Theoretical investigation on mechanism of asymmetric Michael addition of malononitrile to chalcones catalyzed by Cinchona alkaloid aluminium(iii) complex

Abstract

The mechanism of Michael addition of malononitrile to chalcones catalyzed by Cinchona alkaloid aluminium(III) complex has been investigated by DFT and ONIOM methods. Calculations indicate that the reaction proceeds through a dual activation mechanism, in which Al^III acts as a Lewis acid to activate the electrophile α,β-unsaturated carbonyl substrate while the tertiary amine in the Cinchona alkaloid works as a Lewis base to promote the activation of the malononitrile and deprotonation.
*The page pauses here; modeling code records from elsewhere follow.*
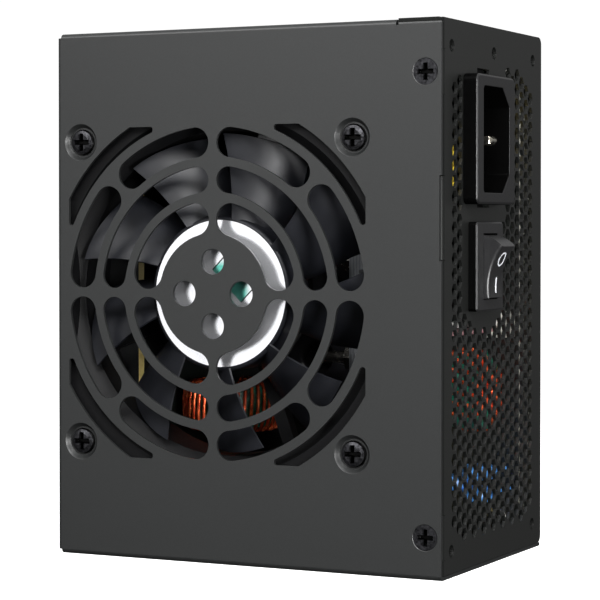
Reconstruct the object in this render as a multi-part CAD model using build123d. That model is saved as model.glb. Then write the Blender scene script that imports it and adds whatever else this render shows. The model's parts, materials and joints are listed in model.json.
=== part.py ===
from build123d import *
from math import atan2, cos, degrees, hypot, radians, sin, tan
import os

os.makedirs("parts", exist_ok=True)

# Small-form-factor (SFX) computer power supply, in millimetres.
# It stands on its 100 x 63.5 side.  -Y is the fan face, +X the mains panel with the
# inlet and switch, -X the output side, +Y the base plate.  The origin is the centre
# of the face that it stands on.

# ---- case ---------------------------------------------------------------------------
CASE_X = 100.0
CASE_Y = 63.5
CASE_Z = 125.0
SHEET = 0.8
X_OUT = -CASE_X / 2
X_MAINS = CASE_X / 2
Y_FAN = -CASE_Y / 2
Y_BASE = CASE_Y / 2
Y_FAN_IN = Y_FAN + SHEET
BEND = 1.2
SEAM = 0.1
COVER_TOP = CASE_Z - 0.2
TOP_BEND_END = 39.0
LIP_DEPTH = 10.0
TAB_LENGTH = 8.5
FLANGE_DEPTH = 8.0
FLANGE_BEND = 1.8

# ---- fastening ----------------------------------------------------------------------
CASE_SCREWS = [(46.1, 113.0), (46.1, 9.5)]
LIP_SCREWS = [(-26.3, 107.0), (-26.3, 18.0)]
HEAD_R = 2.95
SHANK_R = 1.4
PLAY = 0.1
REAR_HOLE_Y = 25.75
REAR_HOLE_Z = (6.0, 119.0)
REAR_HOLE_R = 1.45
COLLAR_R = 2.3
COLLAR_DEPTH = 1.2

# ---- grille and fan -----------------------------------------------------------------
FAN_X = -7.5
FAN_Z = 63.0
FAN_SIZE = 80.0
FAN_DEPTH = 15.0
FAN_HOLE = 35.75
BAR = 2.2
RIB = 2.0
GRILLE_RINGS = [(14.1, 21.7), (23.7, 29.9)]
OUTER_RING = (31.95, 39.0)
CRESCENT = (41.1, 45.0)
CRESCENT_SQUARE = 78.2
HUB_HOLE_R = 3.0
HUB_HOLE_PITCH_R = 7.5
DIMPLE_R = 4.4
DIMPLE_DEPTH = 1.2
DIMPLE_FLOOR_R = 3.5
FAN_FRONT = Y_FAN_IN + DIMPLE_DEPTH
FAN_BACK = FAN_FRONT + FAN_DEPTH
FAN_BORE_R = 38.2
FAN_FLANGE = 3.0
BLADES = 9
BLADE_TIP_R = 37.4
HUB_R = 18.2
HUB_FRONT = FAN_FRONT + 1.65
HUB_BACK = HUB_FRONT + 10.1
BLADE_FRONT = FAN_FRONT + 1.2
BLADE_BACK = FAN_BACK - FAN_FLANGE - 0.6
BLADE_MID_ANGLE = 111.0
BLADE_SPAN = 28.5
SHAFT_R = 1.5
BUSH_R = 3.6
TUBE_R = 4.6

# ---- mains panel --------------------------------------------------------------------
HEX_FLATS = 2.85
HEX_PITCH = 3.4745
HEX_COLUMN = HEX_PITCH * cos(radians(30))
HEX_COLUMNS = 17
HEX_BOTTOM = 8.85
HEX_TOP = 115.0
INLET_Y = -7.3
INLET_Z = 98.5
INLET_FLANGE = (23.6, 29.6)
INLET_PROUD = 3.6
INLET_CAVITY = (16.3, 24.3)
INLET_BODY = (19.2, 27.1)
INLET_BACK = 33.5
INLET_FLOOR = 35.6
EARTH_TIP = X_MAINS + 2.3
LINE_TIP = X_MAINS + 0.4
SWITCH_Y = -7.7
SWITCH_Z = 69.5
SWITCH_FLANGE = (16.4, 20.4)
SWITCH_PROUD = 2.2
SWITCH_BODY = (13.2, 17.6)
SWITCH_BACK = 36.0
WELL = (8.7, 15.2)
ROCKER_WIDTH = 8.2
ROCKER_R = 7.35
ROCKER_PIVOT_X = 50.6
ROCKER_TRAVEL = 30.0
ROCKER_TIP_R = 7.7
ROCKER_TIP_ANGLE = 51.7
PIVOT_R = 1.0

# ---- boards -------------------------------------------------------------------------
BOARD = 1.6
BOARD_FRONT = 21.8
BOARD_BACK = BOARD_FRONT + BOARD
BOARD_X = (-47.0, 47.3)
BOARD_Z = (3.0, 122.0)
BOARD_FIXINGS = [(-42.5, 7.5), (42.5, 7.5), (-42.5, 117.5), (42.5, 117.5)]
OUTPUT_BOARD_X = -38.1
SOCKET_FACE = -49.9
SOCKET_PITCH = 4.2
SOCKET_ROWS_Y = (-8.2, 5.2)

# ---- semiconductors and their clamps --------------------------------------------------
PRIMARY_DEVICES = (47.2, 70.5, 82.0)
RECTIFIER_DEVICES = (-25.4, -8.6)
CLAMP_Y = -0.6
CLAMP_R = 1.45
CLAMP_HOLE_R = 1.6


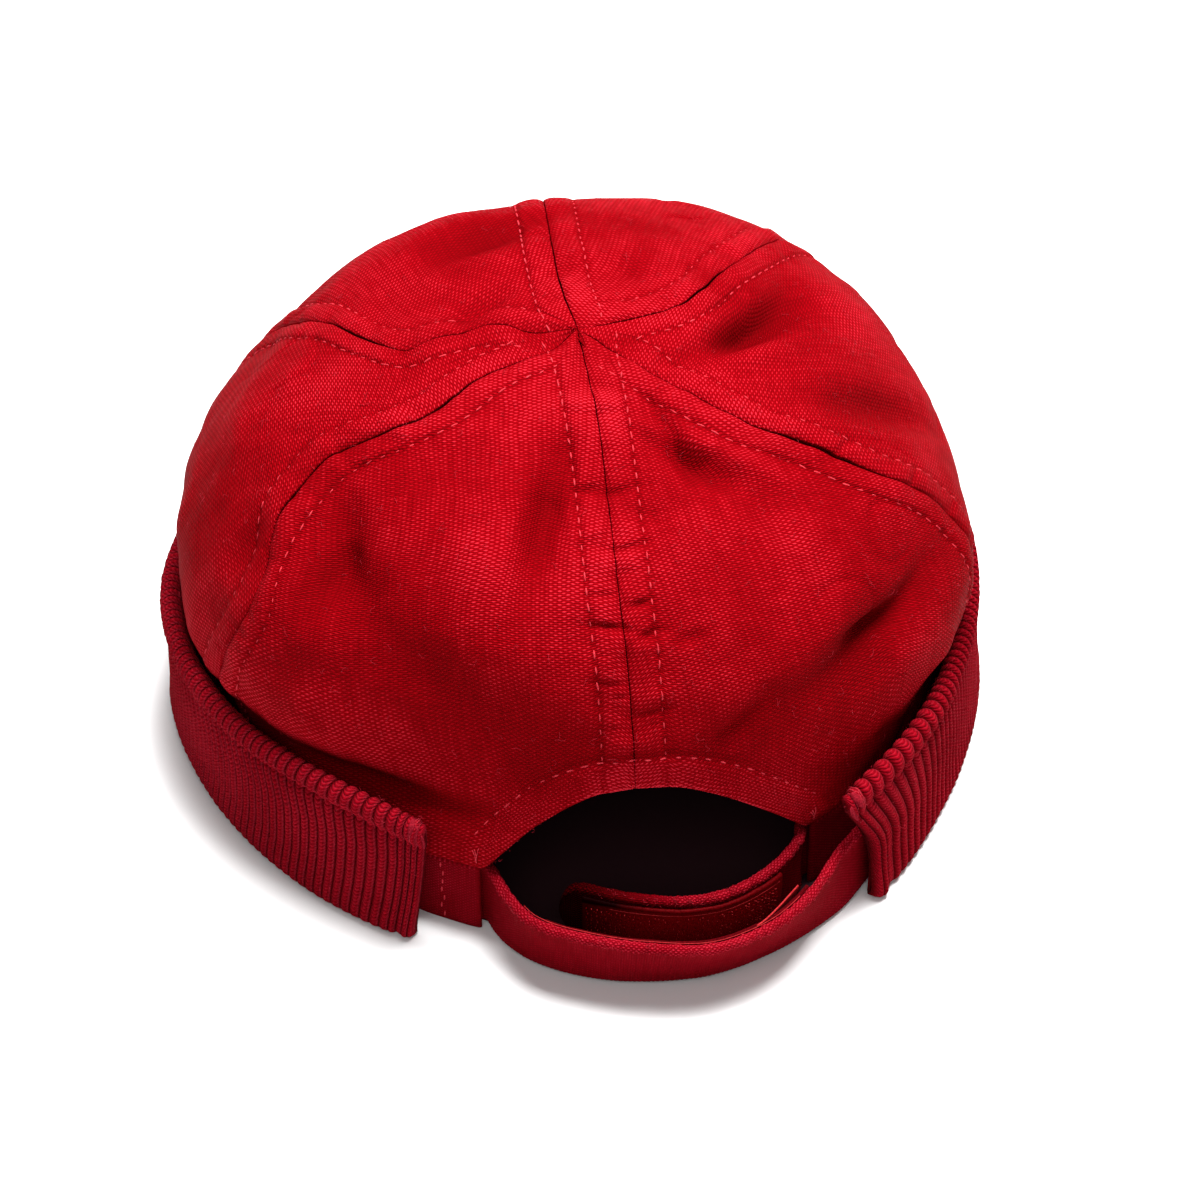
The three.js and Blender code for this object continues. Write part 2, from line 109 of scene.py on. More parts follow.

A stepwise pathway involving C–C bond formation followed by proton transfer from the catalyst to the carbonyl substrate is adopted, and latter step is predicted to be the rate-determining-step in the reaction with an energy barrier of 12.4 kcal mol⁻¹. In the absence of the Al^III-complex, a Cinchona alkaloid activates the carbonyl substrate by a hydrogen bonding of the hydroxyl group, involving a higher energy barrier of 30.4 kcal mol⁻¹. The steric repulsion between the phenyl group attached to the carbonyl group in the chalcone and isopropoxyl groups of the Al^III-complex may play an important role in the control of stereoselectivity. The π–π stacking effect between the quinuclidine ring of the quinine and the phenyl group of the chalcones may also help the stabilization of the preferred molecular complex. These results are in agreement with experimental observations.